JAMA Internal Medicine examined the latest FDA guidelines along with the rare adverse effects that many studies fail to mention.

The epidural is given either with the interlaminar approach, where the tip of the needle is put in the posterior epidural space, or the transforaminal approach, where the tip of the needle is placed where the spinal nerve exits the spinal canal in an intervertebral foramina. Many clinicians typically choose the latter, because the drug is close to the necessary spinal nerve and dorsal root ganglion as opposed to the posterior epidural space, which happens with the interlaminar approach.

In 2011, nearly 2.3 million epidural steroid injections were performed on Medicare patients alone; although rare, they can cause serious central nervous system injuries. As such, practitioners should be aware of its possible complications like, paraplegia, quadriplegia, medullary infarct, cerebellar infarct, and death — all of which have been reported in the past. Spinal cord injury has been associated with injections in the cervical epidural space without following protocol.

However, with the proper precautionary steps provided by the FDA, the injection should be even safer. The in depth process to create the guidelines started with multiple national organizations voting on the working group’s recommendations. Made up of specialists in anesthesiology, pain medicine, neurosurgery, radiology, orthopedic surgery, and physical medicine and rehabilitation, the representatives and board of directors revised the recommendations.

While epidural steroid injections are used for short-term low back and neck pain relief, the report noted that research has not addressed how particulate and nonparticulate steroids compare in terms of relief.

The committee hopes to reduce or eliminate the serious injuries associated with the injections with the improved FDA guidelines:

1. All cervical and lumbar interlaminar epidural steroid injections should be performed using image guidance, with appropriate anteroposterior, lateral, or contralateral oblique views and a test dose of contrast medium. (There has been a case report of lower extremity paralysis after lumbar interlaminar injection without fluoroscopy and a case report of paraplegia after thoracic interlaminar injection when fluoroscopy was used but contrast was not injected.)

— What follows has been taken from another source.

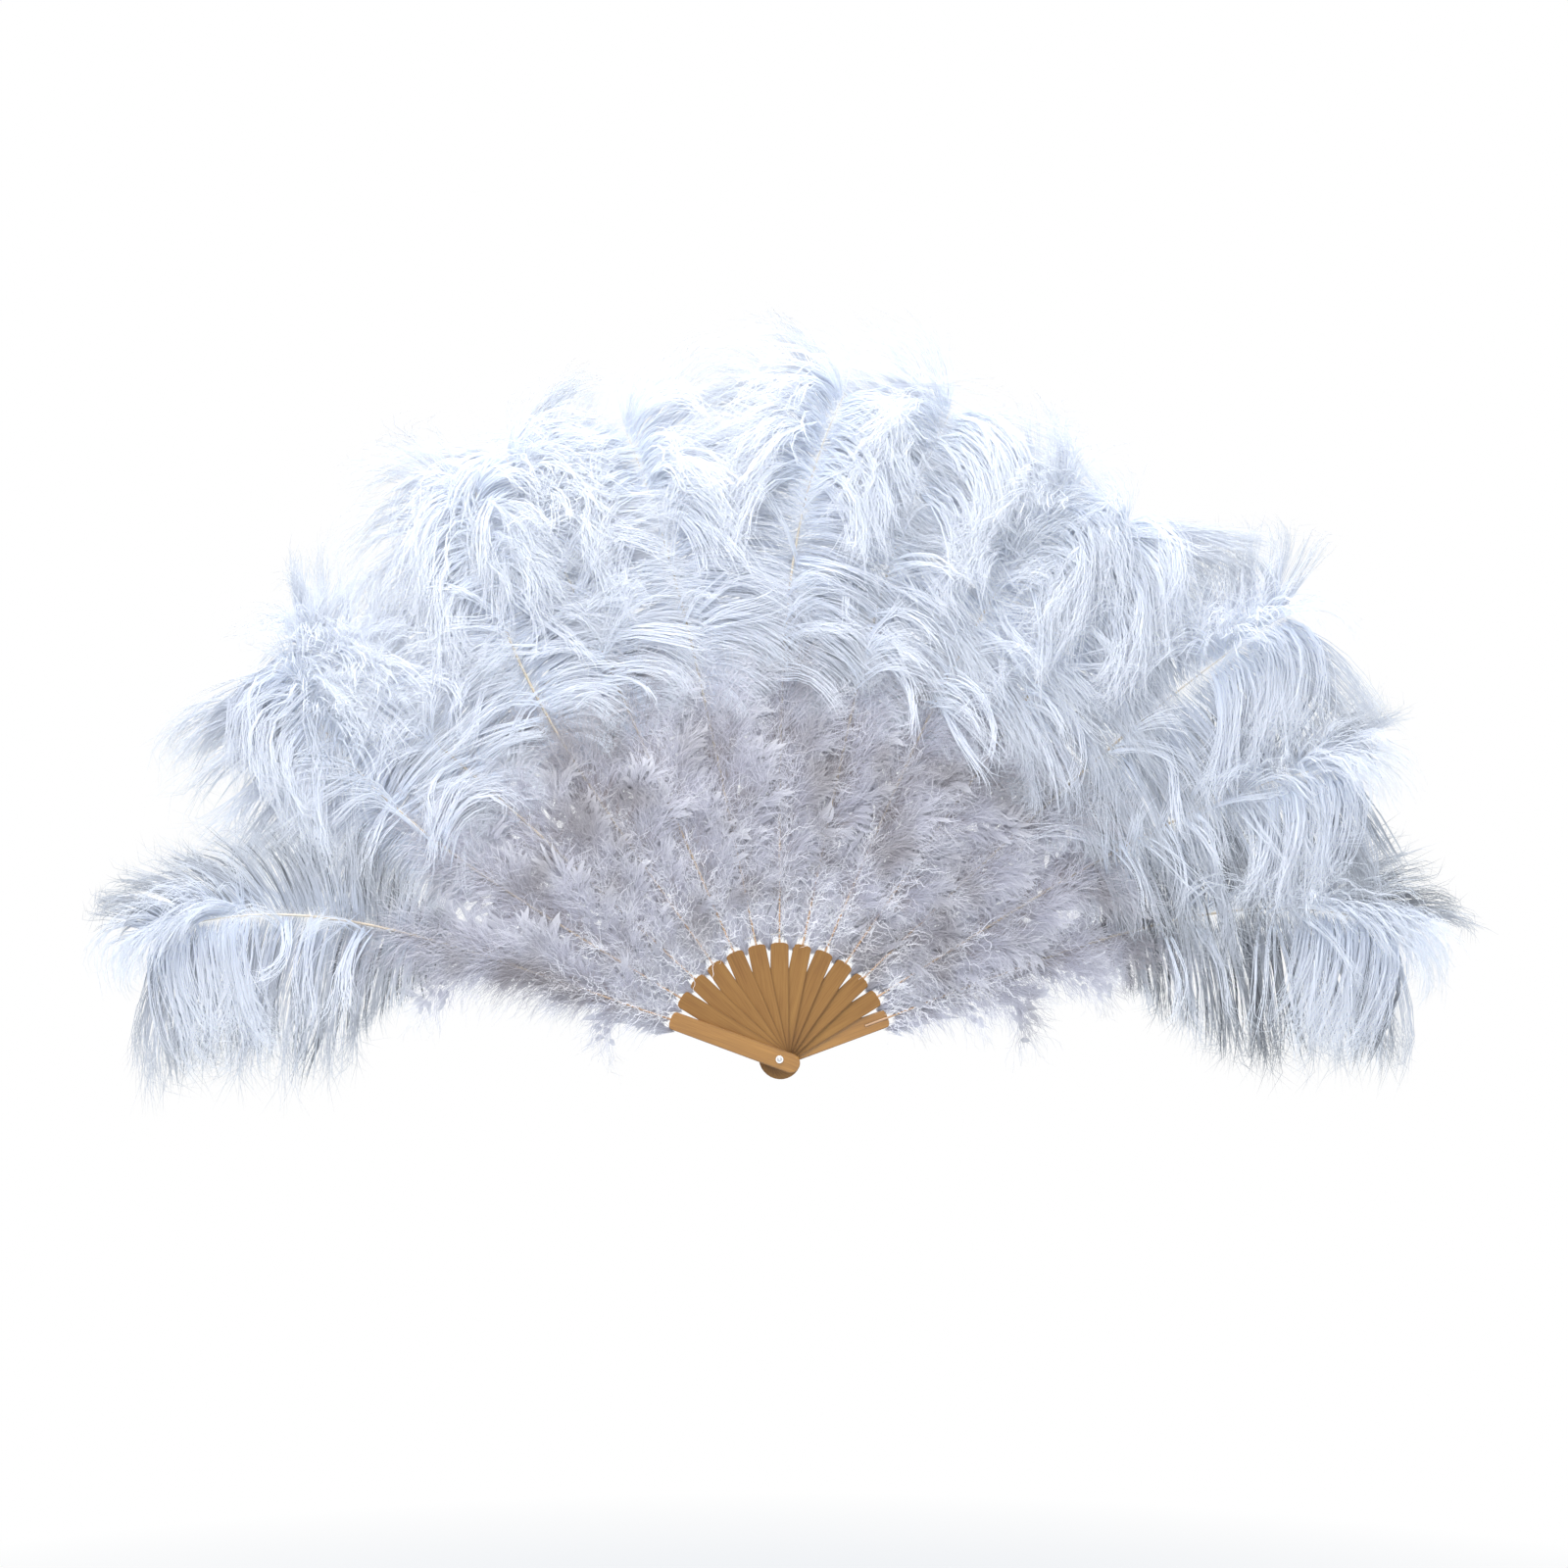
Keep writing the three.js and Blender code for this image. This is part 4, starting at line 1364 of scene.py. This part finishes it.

2. Cervical and lumbar transforaminal epidural steroid injections should be performed by injecting contrast medium under real-time fluoroscopy or digital subtraction imaging, before injecting any substance that may be hazardous to the patient. (The use of digital subtraction imaging has been shown to be more effective in detecting intravascular injection than syringe aspiration alone.)

3. Cervical interlaminar epidural steroid injections are recommended to be performed at C7-T1, but preferably not higher than the C6-7 level. (The cervical epidural space is widest at the C6-T1 levels. Gaps in the ligamentum flavum are more frequent with ascending cervical levels.)

4. No cervical interlaminar epidural steroid injection should be undertaken, at any segmental level, without preprocedural review of prior imaging studies demonstrating sufficient epidural spatial dimensions for needle placement at the target level.

5. Particulate steroids should not be used in therapeutic cervical transforaminal injections. (Injuries following nonparticulate injections were temporary, whereas paraplegias after particulate steroids were permanent. If the nerve root involved is at a higher level, i.e., C5, most pain medicine physicians perform an interlaminar injection at C6-7 or C7-T1, insert a catheter, and advance it to C5. For diagnostic injections, to help the surgeon identify the affected nerve root, pain physicians perform transforaminal injections using local anesthetic, with or without a nonparticulate dexamethasone.)

6. A nonparticulate steroid (e.g., dexamethasone) should be used for the initial injection in lumbar transforaminal epidural injections.

7. There are situations in which particulate steroids could be used in the performance of lumbar transforaminal epidural steroid injections. (This is because the lumbar transforaminal area is wider than in the cervical regions. If relief from a nonparticulate steroid is of short duration, some physicians will inject a steroid containing smaller particles, either betamethasone or triamcinolone.)